What to produce
Only the lines starting at the one with "in one piece." and ending at the one with "two film flaps." should be copied, exactly and with both ends kept.

Data for this exercise

○ ○ ○

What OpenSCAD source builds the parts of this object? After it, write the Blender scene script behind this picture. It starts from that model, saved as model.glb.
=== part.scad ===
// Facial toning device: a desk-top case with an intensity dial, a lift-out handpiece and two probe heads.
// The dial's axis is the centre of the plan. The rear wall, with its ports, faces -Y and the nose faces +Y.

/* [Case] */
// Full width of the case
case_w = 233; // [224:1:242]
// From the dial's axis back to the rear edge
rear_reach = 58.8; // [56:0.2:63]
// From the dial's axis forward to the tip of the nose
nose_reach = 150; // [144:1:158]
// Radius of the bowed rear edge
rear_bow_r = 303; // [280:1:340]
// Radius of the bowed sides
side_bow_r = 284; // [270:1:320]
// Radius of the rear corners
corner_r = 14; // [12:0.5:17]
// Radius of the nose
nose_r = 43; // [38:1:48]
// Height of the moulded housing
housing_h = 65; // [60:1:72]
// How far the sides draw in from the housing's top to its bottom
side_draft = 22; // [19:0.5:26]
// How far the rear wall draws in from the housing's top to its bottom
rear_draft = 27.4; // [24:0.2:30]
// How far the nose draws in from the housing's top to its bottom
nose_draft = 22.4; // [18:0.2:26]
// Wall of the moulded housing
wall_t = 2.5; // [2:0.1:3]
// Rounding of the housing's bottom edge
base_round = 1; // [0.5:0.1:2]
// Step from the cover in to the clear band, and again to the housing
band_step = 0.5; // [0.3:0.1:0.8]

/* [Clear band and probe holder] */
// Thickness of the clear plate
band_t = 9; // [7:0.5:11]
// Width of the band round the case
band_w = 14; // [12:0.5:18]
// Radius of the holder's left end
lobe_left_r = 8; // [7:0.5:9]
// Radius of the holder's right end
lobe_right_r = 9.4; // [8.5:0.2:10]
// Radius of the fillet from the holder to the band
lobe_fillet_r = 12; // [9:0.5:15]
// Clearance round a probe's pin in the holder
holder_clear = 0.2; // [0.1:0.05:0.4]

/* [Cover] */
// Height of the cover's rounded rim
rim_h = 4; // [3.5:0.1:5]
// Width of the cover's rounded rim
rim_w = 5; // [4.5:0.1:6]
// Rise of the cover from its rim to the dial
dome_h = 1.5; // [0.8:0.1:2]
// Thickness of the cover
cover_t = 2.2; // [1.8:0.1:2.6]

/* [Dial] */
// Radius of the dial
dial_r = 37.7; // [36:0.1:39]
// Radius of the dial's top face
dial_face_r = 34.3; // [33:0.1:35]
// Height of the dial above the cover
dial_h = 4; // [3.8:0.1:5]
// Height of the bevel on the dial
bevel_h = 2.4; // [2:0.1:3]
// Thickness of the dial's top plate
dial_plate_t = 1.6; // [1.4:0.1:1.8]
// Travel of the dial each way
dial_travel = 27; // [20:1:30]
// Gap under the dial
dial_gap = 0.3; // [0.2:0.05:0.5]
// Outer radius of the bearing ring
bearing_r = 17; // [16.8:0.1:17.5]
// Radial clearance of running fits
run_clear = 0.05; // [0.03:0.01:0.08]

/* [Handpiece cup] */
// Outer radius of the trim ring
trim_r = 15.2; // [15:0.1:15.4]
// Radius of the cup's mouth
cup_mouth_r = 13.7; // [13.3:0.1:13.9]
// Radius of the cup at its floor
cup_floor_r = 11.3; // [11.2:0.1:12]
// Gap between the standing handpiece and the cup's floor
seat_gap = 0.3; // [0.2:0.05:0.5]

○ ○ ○

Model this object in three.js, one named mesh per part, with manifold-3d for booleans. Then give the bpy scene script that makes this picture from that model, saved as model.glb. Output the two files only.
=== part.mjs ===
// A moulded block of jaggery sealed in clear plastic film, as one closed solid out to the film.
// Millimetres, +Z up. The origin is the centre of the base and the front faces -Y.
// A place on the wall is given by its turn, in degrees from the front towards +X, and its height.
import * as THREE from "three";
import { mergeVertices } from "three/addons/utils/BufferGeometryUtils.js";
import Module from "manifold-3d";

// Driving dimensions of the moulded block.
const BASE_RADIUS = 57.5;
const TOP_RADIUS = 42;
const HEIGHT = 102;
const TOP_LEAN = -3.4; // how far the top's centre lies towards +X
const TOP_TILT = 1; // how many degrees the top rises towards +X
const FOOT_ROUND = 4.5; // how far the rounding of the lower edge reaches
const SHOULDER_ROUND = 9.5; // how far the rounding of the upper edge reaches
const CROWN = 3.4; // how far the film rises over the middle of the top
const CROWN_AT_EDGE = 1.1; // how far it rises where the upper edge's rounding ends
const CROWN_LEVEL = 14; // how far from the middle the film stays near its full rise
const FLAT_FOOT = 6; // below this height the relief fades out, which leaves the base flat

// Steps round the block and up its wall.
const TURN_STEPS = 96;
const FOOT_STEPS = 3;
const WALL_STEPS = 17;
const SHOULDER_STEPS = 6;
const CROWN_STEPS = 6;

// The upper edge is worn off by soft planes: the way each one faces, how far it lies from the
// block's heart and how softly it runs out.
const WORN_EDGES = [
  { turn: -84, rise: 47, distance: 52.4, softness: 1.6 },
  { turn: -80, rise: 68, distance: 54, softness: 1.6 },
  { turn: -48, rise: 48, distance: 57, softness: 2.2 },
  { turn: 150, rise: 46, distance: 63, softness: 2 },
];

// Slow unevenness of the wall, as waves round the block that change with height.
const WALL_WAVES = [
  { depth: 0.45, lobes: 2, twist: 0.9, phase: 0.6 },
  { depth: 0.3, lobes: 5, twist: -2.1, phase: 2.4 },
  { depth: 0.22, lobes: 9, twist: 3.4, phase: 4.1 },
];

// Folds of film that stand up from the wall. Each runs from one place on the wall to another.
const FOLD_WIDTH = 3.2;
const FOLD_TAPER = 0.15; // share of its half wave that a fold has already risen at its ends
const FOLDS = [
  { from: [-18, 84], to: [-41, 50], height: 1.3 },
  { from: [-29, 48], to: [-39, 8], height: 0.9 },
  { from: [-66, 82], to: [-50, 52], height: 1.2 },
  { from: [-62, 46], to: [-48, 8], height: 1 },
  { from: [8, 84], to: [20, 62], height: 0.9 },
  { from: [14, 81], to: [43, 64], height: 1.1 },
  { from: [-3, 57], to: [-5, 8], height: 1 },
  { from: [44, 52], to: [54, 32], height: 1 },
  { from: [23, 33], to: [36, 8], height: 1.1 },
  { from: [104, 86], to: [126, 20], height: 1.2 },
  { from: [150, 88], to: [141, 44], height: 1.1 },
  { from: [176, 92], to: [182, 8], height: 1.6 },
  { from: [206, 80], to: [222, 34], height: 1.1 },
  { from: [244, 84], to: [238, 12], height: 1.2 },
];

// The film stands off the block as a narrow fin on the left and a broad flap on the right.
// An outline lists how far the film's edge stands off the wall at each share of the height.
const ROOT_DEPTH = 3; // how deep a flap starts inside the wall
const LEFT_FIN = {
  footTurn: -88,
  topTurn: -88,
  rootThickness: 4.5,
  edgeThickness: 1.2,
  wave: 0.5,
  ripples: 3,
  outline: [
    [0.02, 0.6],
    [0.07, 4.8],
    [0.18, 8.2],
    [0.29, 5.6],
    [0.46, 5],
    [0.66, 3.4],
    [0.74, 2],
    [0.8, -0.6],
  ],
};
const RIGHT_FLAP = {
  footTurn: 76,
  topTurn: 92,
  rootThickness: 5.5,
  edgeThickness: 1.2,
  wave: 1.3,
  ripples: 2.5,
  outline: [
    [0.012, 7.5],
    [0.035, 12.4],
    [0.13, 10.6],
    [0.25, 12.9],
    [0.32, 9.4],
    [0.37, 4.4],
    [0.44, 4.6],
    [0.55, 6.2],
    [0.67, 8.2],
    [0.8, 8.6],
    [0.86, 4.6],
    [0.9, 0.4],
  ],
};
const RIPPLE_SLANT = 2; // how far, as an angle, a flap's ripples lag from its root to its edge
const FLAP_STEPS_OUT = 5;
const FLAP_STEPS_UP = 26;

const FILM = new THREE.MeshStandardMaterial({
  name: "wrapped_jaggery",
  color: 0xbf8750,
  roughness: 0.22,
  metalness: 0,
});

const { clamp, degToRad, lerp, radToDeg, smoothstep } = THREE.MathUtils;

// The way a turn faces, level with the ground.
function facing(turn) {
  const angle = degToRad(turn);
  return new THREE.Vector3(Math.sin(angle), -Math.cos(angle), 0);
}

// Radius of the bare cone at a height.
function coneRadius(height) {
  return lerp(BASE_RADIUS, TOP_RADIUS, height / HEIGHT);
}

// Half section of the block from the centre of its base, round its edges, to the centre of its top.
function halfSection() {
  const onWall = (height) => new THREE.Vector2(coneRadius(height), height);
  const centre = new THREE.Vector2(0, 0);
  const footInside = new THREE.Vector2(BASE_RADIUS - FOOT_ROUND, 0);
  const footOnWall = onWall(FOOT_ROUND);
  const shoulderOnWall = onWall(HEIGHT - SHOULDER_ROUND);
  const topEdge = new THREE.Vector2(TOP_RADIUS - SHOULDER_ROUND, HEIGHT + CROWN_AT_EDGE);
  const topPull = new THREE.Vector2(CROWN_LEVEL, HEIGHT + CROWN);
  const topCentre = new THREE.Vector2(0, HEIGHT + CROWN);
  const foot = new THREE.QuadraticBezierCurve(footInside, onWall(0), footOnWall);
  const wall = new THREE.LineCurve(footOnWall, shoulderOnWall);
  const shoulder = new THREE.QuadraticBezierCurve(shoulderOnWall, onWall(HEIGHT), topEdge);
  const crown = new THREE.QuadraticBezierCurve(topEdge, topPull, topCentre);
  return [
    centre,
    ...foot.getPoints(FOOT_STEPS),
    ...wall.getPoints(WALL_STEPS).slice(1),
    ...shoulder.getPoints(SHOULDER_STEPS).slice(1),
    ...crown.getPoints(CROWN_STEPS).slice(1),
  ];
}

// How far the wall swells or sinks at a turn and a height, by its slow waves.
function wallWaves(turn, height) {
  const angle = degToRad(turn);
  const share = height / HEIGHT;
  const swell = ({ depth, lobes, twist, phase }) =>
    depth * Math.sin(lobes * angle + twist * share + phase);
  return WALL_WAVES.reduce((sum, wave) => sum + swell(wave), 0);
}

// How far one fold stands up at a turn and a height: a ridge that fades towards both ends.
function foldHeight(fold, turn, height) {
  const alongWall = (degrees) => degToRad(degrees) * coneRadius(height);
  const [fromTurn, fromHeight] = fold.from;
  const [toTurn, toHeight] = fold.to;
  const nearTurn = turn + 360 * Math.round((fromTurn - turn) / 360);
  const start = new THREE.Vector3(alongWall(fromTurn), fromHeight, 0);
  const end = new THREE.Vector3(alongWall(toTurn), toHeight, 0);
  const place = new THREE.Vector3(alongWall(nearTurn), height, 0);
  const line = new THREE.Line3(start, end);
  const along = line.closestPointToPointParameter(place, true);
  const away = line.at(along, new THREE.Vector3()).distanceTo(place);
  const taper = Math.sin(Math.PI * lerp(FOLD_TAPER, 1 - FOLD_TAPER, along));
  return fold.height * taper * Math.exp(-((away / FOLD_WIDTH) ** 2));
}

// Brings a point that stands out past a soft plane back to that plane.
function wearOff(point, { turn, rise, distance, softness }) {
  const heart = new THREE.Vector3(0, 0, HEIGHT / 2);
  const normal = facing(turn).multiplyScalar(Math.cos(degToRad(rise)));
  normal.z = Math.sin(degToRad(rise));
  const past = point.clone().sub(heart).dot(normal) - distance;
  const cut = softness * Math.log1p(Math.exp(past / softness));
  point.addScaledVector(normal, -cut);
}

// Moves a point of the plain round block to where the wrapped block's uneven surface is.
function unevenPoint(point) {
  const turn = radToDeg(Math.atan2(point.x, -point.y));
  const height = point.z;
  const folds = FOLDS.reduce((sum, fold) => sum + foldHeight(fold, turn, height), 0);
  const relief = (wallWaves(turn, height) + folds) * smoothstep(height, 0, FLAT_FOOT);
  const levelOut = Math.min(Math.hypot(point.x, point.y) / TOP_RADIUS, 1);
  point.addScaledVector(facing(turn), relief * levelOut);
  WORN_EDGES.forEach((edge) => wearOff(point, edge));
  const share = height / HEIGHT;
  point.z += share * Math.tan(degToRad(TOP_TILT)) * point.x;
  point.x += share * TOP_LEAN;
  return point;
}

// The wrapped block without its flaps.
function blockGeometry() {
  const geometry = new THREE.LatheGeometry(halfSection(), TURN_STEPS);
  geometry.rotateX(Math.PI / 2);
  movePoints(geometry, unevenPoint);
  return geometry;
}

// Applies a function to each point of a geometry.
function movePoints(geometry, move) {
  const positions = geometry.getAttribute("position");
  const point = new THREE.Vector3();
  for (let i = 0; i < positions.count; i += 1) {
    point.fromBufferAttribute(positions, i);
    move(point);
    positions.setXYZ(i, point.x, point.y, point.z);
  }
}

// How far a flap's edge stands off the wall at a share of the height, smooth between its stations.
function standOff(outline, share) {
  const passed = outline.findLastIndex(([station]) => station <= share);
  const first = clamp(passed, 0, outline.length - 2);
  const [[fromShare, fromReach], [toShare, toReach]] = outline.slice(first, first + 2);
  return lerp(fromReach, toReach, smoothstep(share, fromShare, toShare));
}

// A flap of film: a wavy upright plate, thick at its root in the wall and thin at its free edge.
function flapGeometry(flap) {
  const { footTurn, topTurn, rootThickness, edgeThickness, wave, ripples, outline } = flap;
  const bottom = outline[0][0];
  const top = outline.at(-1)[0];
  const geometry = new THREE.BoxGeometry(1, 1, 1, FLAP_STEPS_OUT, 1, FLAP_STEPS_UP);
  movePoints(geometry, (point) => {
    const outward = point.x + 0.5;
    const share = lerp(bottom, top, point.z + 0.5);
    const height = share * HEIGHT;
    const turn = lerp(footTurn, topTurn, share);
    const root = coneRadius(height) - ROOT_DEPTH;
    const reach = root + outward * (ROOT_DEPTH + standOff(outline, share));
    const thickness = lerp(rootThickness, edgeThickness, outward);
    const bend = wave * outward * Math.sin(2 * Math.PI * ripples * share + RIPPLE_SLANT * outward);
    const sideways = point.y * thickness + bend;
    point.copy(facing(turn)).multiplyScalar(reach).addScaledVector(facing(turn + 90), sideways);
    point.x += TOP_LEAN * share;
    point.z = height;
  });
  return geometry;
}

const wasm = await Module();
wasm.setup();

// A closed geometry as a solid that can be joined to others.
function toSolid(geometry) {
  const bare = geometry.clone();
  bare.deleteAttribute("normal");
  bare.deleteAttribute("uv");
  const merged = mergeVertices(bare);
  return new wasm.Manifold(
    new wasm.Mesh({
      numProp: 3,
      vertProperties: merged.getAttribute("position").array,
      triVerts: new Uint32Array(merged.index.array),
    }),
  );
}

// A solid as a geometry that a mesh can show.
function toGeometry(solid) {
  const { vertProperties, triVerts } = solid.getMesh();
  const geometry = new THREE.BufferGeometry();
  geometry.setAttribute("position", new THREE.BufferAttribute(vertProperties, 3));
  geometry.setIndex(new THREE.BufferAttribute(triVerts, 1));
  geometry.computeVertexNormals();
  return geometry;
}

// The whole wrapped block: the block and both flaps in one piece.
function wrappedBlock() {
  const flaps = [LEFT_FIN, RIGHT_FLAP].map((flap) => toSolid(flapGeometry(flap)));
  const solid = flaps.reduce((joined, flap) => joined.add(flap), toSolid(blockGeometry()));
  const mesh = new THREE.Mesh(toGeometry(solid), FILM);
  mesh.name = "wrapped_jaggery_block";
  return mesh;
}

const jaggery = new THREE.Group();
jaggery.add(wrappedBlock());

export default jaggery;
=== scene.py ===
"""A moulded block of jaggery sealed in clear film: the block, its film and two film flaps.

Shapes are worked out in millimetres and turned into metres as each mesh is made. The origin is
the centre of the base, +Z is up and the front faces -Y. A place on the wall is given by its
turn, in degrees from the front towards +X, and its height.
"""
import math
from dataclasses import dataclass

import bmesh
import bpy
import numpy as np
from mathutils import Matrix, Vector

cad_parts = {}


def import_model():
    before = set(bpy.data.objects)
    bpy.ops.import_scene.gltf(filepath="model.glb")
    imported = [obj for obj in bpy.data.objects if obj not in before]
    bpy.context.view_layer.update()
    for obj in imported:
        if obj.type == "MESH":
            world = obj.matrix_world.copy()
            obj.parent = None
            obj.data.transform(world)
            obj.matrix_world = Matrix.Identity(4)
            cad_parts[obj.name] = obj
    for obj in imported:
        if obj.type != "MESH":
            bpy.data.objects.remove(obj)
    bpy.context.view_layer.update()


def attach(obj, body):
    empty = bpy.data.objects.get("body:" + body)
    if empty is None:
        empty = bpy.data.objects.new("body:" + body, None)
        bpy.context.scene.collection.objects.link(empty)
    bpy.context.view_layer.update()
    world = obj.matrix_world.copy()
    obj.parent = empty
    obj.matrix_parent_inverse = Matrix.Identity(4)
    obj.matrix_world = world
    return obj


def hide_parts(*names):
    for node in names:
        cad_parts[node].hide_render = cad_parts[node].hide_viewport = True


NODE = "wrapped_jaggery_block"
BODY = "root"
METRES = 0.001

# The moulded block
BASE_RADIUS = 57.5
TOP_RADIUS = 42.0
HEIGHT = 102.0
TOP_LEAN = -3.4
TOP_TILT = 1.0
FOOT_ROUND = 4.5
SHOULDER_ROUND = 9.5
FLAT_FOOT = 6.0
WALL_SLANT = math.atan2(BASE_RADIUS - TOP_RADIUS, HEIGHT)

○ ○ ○

Result of the exercise
// The whole wrapped block: the block and both flaps in one piece.
function wrappedBlock() {
  const flaps = [LEFT_FIN, RIGHT_FLAP].map((flap) => toSolid(flapGeometry(flap)));
  const solid = flaps.reduce((joined, flap) => joined.add(flap), toSolid(blockGeometry()));
  const mesh = new THREE.Mesh(toGeometry(solid), FILM);
  mesh.name = "wrapped_jaggery_block";
  return mesh;
}

const jaggery = new THREE.Group();
jaggery.add(wrappedBlock());

export default jaggery;
=== scene.py ===
"""A moulded block of jaggery sealed in clear film: the block, its film and two film flaps.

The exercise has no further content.